South Africa Makes Changes To Marriage Law

Under the newly signed marriage and civil unions law for south Africa, a marriage officer may no longer object to solemnising a civil union between persons of the same sex.

The laws follow a number of high-profile cases where a marriage officer refused to solemnise a same-sex couple as it was ‘contrary to their beliefs’.

President Cyril Ramaphosa on Thursday appended his signature to a new law that immediately introduces changes to some South African marriages and civil unions.

“The Presidency No. 1108 22 October 2020. It is hereby notified that the President has assented to the following Act, which is hereby published for general information:—Act No. 8 of 2020: Civil Union Amendment Act, 2020,” reads the gazetted document.

Therefore the 2020 Civil Union Amendment Act, was officially gazetted on Thursday (22 October) and comes into immediate effect.

Family of the bride at Zulu tribe traditional Ceremony in South Africa

The new law also requires the minister of Home Affairs to ensure that there is a marriage officer available to solemnise a civil union at every Department of Home Affairs office.

Pierre De Vos a south African Constitutional law expert argues; “Section 6 was controversial because it permitted state marriage officers to refuse to do their job if – for whatever reason – they did not want to solemnise same-sex marriages,” he said.

“To understand its full impact, imagine a similar provision allowing civil servants not to solemnise interracial marriages or marriages of people of a faith different to that of the civil servant.”

The Judicial Matters Amendment Act, which was also gazetted on Thursday, will provide additional protections to South Africans who married out of community of property in the country’s former homelands.

This follows a 2018 Constitutional Court judgement which dealt with a couple who were married under the Transkei Marriage Act.

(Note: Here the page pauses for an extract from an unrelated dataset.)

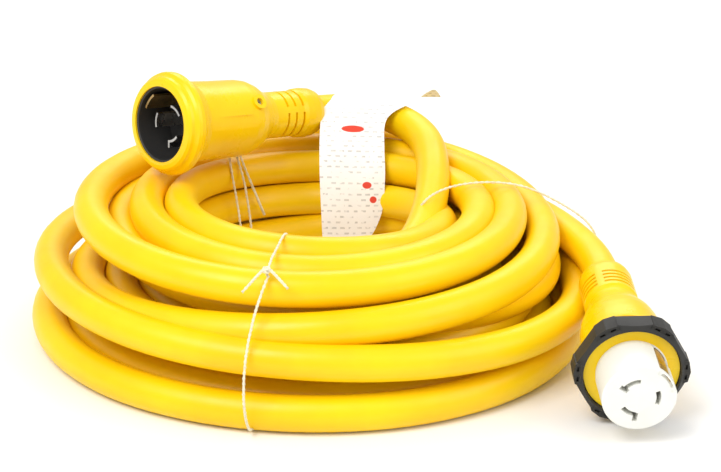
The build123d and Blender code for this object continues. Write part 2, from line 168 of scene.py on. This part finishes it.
def between(p0, p1, p2, p3, t):
    """Smooth value between p1 and p2."""
    return 0.5 * (2 * p1 + (p2 - p0) * t + (2 * p0 - 5 * p1 + 4 * p2 - p3) * t**2
                  + (3 * p1 - p0 - 3 * p2 + p3) * t**3)


def coil_points():
    stations = [station for turn in TURNS for station in turn]
    last = len(stations) - 1
    places = []
    for step in range(last * PER_QUARTER + 1):
        k = min(step // PER_QUARTER, last - 1)
        t = step / PER_QUARTER - k
        four = [stations[min(max(i, 0), last)] for i in (k - 1, k, k + 1, k + 2)]
        radius = between(*[f[0] for f in four], t)
        height = between(*[f[1] for f in four], t)
        degrees = 90.0 + 90.0 * step / PER_QUARTER
        facing = max(0.0, math.cos(math.radians(degrees - LEAN_DEGREES)))
        slump = min(max((LEAN_TOP - height) / LEAN_FADE, 0.0), 1.0)
        radius += LEAN * slump * facing**3
        angle = math.radians(degrees)
        places.append(from_coil(radius * math.cos(angle), radius * math.sin(angle),
                                max(height, 0.5) * CABLE_D))
    return places


CONN_TAIL = [conn.at(CONN_LENGTH), conn.at(CONN_LENGTH + 30)] + [
    from_coil(*p) for p in (
        (211, 2, 62.5), (198, 43, 61), (177, 87, 59), (149, 128, 60), (106, 156, 64), (54, 167, 68),
    )
]
PLUG_TAIL = [plug.at(PLUG_LENGTH), plug.at(PLUG_LENGTH + 28)] + [
    from_coil(*p) for p in (
        (50, 147, 126), (80, 126, 121), (96, 92, 117), (99, 54, 109), (96, 14, 97), (87, -24, 84),
        (70, -60, 74),
    )
]
route = CONN_TAIL + coil_points()[1:] + PLUG_TAIL[::-1]
cable = spline("cable", route, CABLE_D / 2 * MM, 10)
cable_line = centreline(cable)
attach(cable, "root")
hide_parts("cable_coil_lower", "cable_coil_middle", "cable_coil_upper", "cable_tail_plug",
            "cable_tail_connector")
print("cable length", round(length_of(cable_line), 3))


# ------------------------------------------------------------------ strings that tie the coil
STRING_D = 2.2


def rope(name, places, diameter, pitch, strands=3, sides=6):
    """Twisted strands as one mesh that follows a NURBS spline. Returns the mesh and the line."""
    guide = spline(name + "_guide", places, 0.0)
    line = centreline(guide)
    bpy.data.objects.remove(guide)
    turn_r, strand_r = diameter * 0.27, diameter * 0.29
    tangent = (line[1] - line[0]).normalized()
    normal = tangent.orthogonal().normalized()
    run = 0.0
    rings = []
    for i, place in enumerate(line):
        ahead = line[min(i + 1, len(line) - 1)] - line[max(i - 1, 0)]
        if i:
            run += (place - line[i - 1]).length
            turn = tangent.rotation_difference(ahead)
            normal = (turn @ normal).normalized()
            tangent = ahead.normalized()
        side_way = tangent.cross(normal).normalized()
        for k in range(strands):
            phase = 2 * math.pi * (run / pitch + k / strands)
            centre = place + (normal * math.cos(phase) + side_way * math.sin(phase)) * turn_r
            ring = []
            for j in range(sides):
                a = 2 * math.pi * j / sides
                ring.append(centre + (normal * math.cos(a) + side_way * math.sin(a)) * strand_r)
            rings.append(ring)
    vertices = [v for ring in rings for v in ring]
    faces = []
    steps = len(line)
    for i in range(steps - 1):
        for k in range(strands):
            a, b = (i * strands + k) * sides, ((i + 1) * strands + k) * sides
            for j in range(sides):
                n = (j + 1) % sides
                faces.append((a + j, a + n, b + n, b + j))
    for i in (0, steps - 1):
        for k in range(strands):
            a = (i * strands + k) * sides
            cap = [a + j for j in range(sides)]
            faces.append(cap[::-1] if i == 0 else cap)
    mesh = bpy.data.meshes.new(name)
    mesh.from_pydata(vertices, [], faces)
    mesh.shade_smooth()
    obj = bpy.data.objects.new(name, mesh)
    scene.collection.objects.link(obj)
    return obj, line


# Each string: its control points in mm from the coil's centre, as in the CAD model, then its length.
TIES = {
    "tie_front": ([
        (-32, -176, 109), (-37, -189, 101), (-43, -198, 84), (-48, -211, 64), (-50, -222, 42),
        (-49, -224, 20), (-46, -214, 4), (-41, -190, 1.4), (-35, -150, 1.2), (-26, -110, 1.4),
        (-20, -80, 2.5), (-18, -67, 14), (-16, -66, 46), (-17, -76, 80), (-18, -92, 105),
        (-21, -108, 115), (-27, -138, 113), (-31, -160, 113.4), (-33, -176, 110),
    ], 0.46),
    "tie_left_inner": ([
        (-62, 72, 110), (-57, 62, 98), (-53, 54, 76), (-50, 50, 50), (-50, 51, 22), (-53, 57, 6),
        (-65, 68, 1.4), (-95, 99, 1.2), (-128, 126, 1.4), (-154, 152, 4), (-160, 157, 20),
        (-160, 157, 48), (-152, 148, 78), (-136, 132, 106), (-112, 112, 117), (-84, 90, 116),
        (-63, 73, 111),
    ], 0.455),
    "tie_left_outer": ([
        (-68, 67, 111), (-65, 56, 96), (-61, 48, 74), (-58, 42, 50), (-58, 43, 22), (-62, 49, 6),
        (-76, 60, 1.4), (-107, 88, 1.2), (-140, 112, 1.4), (-168, 134, 4), (-174, 138, 20),
        (-174, 138, 48), (-164, 132, 78), (-148, 122, 104), (-122, 102, 117), (-90, 80, 116),
        (-69, 68, 112),
    ], 0.452),
    "tie_right": ([
        (66, 14, 46), (72, 2, 66), (80, -14, 90), (90, -17, 108), (112, 2, 110), (140, 3, 112.6),
        (168, 0, 110), (196, 3, 95), (220, -2, 80), (229, -3, 62), (230, 0, 36), (228, 2, 14),
        (216, 3, 2.4), (184, 2, 1.2), (144, 5, 1.4), (104, 6, 1.2), (78, 10, 2.4), (68, 14, 12),
        (65, 15, 42),
    ], 0.479),
}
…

According to the marriage certificate the parties were married “without an ante nuptial contract”.

Therefore in terms of the Transkei Marriage Act, this marriage was out of community of property, which was the default position by law in the former Transkei before 2000.

Section 7(3) of the Divorce Act allows a court to order a just and equitable transfer of assets during divorce proceedings for marriages entered into before the commencement of certain rationalisation laws.

The Constitutional Court was then asked to decide whether section 7(3), in its failure to rationalise the position of women in the former Transkei, was constitutionally invalid.

In a unanimous ruling, the court found that the discrimination experienced by the applicant and women in the former Transkei was indefensible and that Parliament had failed comprehensively to rationalise the marriage laws.

The court made an order declaring the constitutional invalidity of section 7(3).

The Act provides for the just and equitable redistribution of property on divorce in respect of anyone married out of community of property.